The vaults of the apse were built in 1491, the chancel in 1537, the gallery in 1545 and the vaults of the nave and the transept were finished in 1580. The portal was built in 1610 and the bell tower in 1624.

Looking at the church of Saint Etienne du Mont from the Panthéon, one needs to remember that St. Etienne's stood very near the Abbey church of Ste. Geneviève for over two hundred years and its look was balanced by that of the larger, more imposing church.

The interior of the church is 223 feet long. The nave contains five bays containing dedicated chapels.The chancel is surrounded by an ambulatory. The pillars dividing the nave from the aisles are encircled halfway up by a stone railing. The one from the chancel connects to a Rood Screen.

Saint Etienne du Mont Rood Screen

The Rood Screen

One of the most unusual features of Saint Etienne du Mont and probably its most beautiful element is the Rood Screen.

The Rood Screen is a double-stair arch that separates the choir, where the monks or canons sat, from the body of the church where the parishioners sat.

A reader would mount the screen by way of the intricately carved stone steps to do the readings for the day.

This Rood Screen is the only one left in Paris. It is a tremendous work of craftsmanship which adds a commanding elegance to the interior.

Saint Etienne du Mont Pulpit

The Pulpit

Another great treasure of the church is the wooden pulpit which dates from 1651. It is beautifully carved and has at it's base, holding the pulpit upon his shoulders, a sculpture of Sampson.

Ringing the pulpit are carvings of seven women who symbolize the virtues: Prudence, holding a book; Justice, a sword; Faith, a cross; Hope, an anchor; Temperance, pouring wine from a jug; Fortitude, holding a club and Charity, surrounded by children.

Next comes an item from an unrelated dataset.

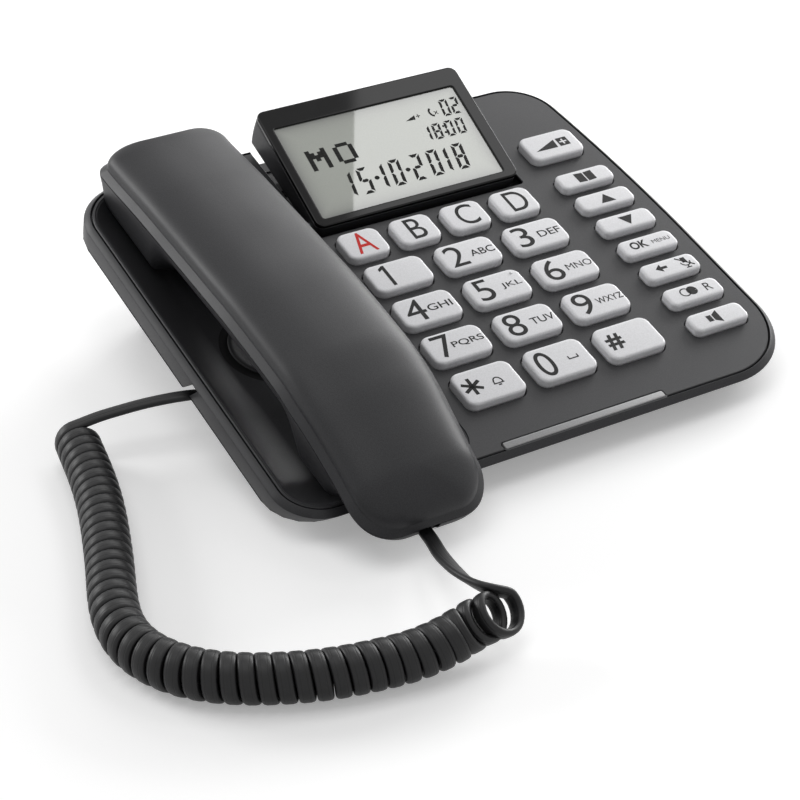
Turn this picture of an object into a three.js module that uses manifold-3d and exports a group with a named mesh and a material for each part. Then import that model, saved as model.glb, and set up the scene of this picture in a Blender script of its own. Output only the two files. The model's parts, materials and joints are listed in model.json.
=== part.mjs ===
// Corded desk telephone: a sloping base with a tilting display, twenty-four keys and a cradle,
// an arched two-shell handset that lies in the cradle, and a curly handset cord.
// Millimetres, +Z up, +Y away from the person who dials, origin on the table under the middle.
import * as THREE from 'three';
import { mergeVertices } from 'three/addons/utils/BufferGeometryUtils.js';
import Module from 'manifold-3d';

const wasm = await Module();
wasm.setup();

// Clearances shared by all pieces
const GAP = 0.3;
const SLIDE_GAP = 0.35;
const OVERRUN = 3;
const CURVE_STEPS = 5;

// Deck: the sloping top face, its frame is x across, v up the slope, w out of the face
const DECK_TILT = THREE.MathUtils.degToRad(12.92);
const DECK_HEIGHT = 30.47;
const BODY_WIDTH = 198.9;
const BODY_FRONT = -88.4;
const BODY_BACK = 84.2;
const FRONT_LEFT_RADIUS = 16;
const FRONT_RIGHT_RADIUS = 30;
const BACK_RIGHT_RADIUS = 20;
const BACK_LEFT_RADIUS = 22;
const RIGHT_SIDE_RADIUS = 820;
const RIGHT_SIDE_START = -20;
const SLAB_DEPTH = 9;
const FRONT_RAKE = 6;
const WALL = 2.2;
const CHAMFER = 2.2;
const CHAMFER_DROP = 1.8;

// Top cover
const COVER_THICKNESS = 2.2;
const COVER_GROOVE = 1;
const COVER_EDGE_ROUND = 0.4;
const COVER_LEDGE = 2.3;
const LEDGE_DROP = COVER_THICKNESS + GAP;
const LIGHT_BAR_LENGTH = 62.5;
const LIGHT_BAR_DEPTH = 2.8;
const LIGHT_BAR_HEIGHT = 2;
const LIGHT_BAR_PLACE_SHARE = 0.3024;
const LIGHT_BAR_PROUD = 0.25;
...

Saint Etienne du Mont, Paris

The Organ

The organ of Saint Etienne du Mont also deserves attention. It dates from 1633 and the casing was built by Jean Buron. It is a masterpiece of carving and an architectural element in its own right.

The organ itself was built by the master organ builder Pierre le Pescheur, completed in 1636. After a fire in 1760, it was rebuilt in 1777.

The organ was last altered and upgraded in 1956 with the addition of the pedal division which is just outside the organ loft and the echo division which is in the stair tower leading to the organ gallery. The organ has a full ninety stops and four keyboards.

Concerts are held in Saint Etienne du Mont quite often and the organ gets lots of play. If your timing is good perhaps someone will be playing it when you visit.